Carla Pérez (born 28 December 1982) is an Ecuadorian climber. In 2019 she became the first woman to successfully summit both Everest and K2 in the same year (in 1995 Alison Hargreaves reached both summits unsupported and without supplemental oxygen but died descending K2), and the first woman from the Americas to summit K2 without supplemental oxygen.

==Early life==
When Pérez was four years old her father took her to a 14,000-foot volcano near their home at Quito, Ecuador, which inspired her to become a mountain climber.

== Notable climbs ==

=== Manaslu ===
In 2012, Pérez reached the summit of Manaslu without supplemental oxygen.

=== Cho Oyu ===
In 2014, Pérez completed a solo ascent of Cho Oyu without supplemental oxygen.

=== Broad Peak ===
In 2015, Pérez reached the summit of Broad Peak without supplemental oxygen.

=== Mount Everest ===
Pérez has spent time on Mount Everest as both a mountain guide and a climber.
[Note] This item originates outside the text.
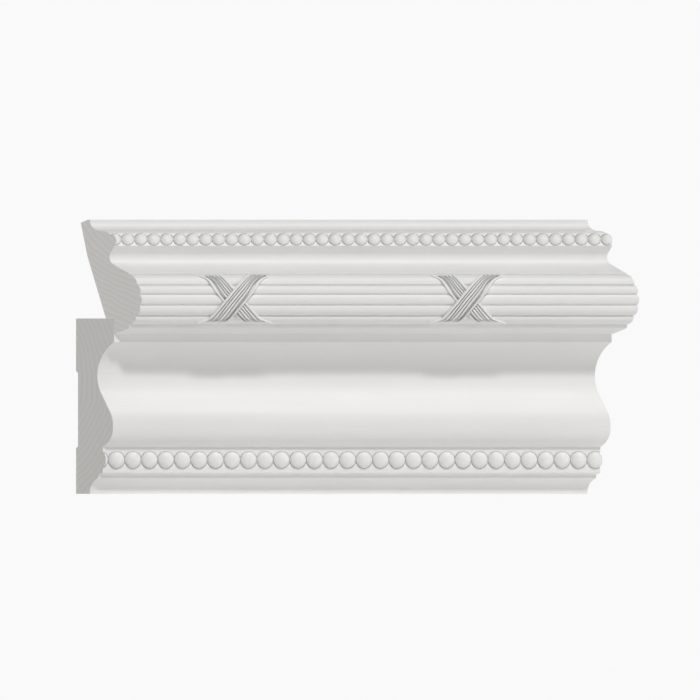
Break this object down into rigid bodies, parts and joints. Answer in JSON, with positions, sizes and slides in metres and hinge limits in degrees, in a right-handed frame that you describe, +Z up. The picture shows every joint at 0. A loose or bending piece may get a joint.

In 2016, she became the first woman from Latin America to reach the summit without supplemental oxygen. In 2019, she successfully guided clients to the summit via the northeast ridge.

=== K2 ===
In 2019, Pérez became the first woman from the Americas to reach the summit of K2 without supplemental oxygen. In so doing, she became the second woman to reach the summit of Mount Everest and K2 in the same year. Alison Hargreaves being the first, in 1995 who climbed unsupported and without supplemental oxygen but died in a storm during descent.

=== Dhaulagiri ===
In 2021, Pérez climbed on Dhaulagiri but was not able to reach the summit.

=== Makalu ===
In 2022, Pérez reached the summit of Makalu without supplemental oxygen.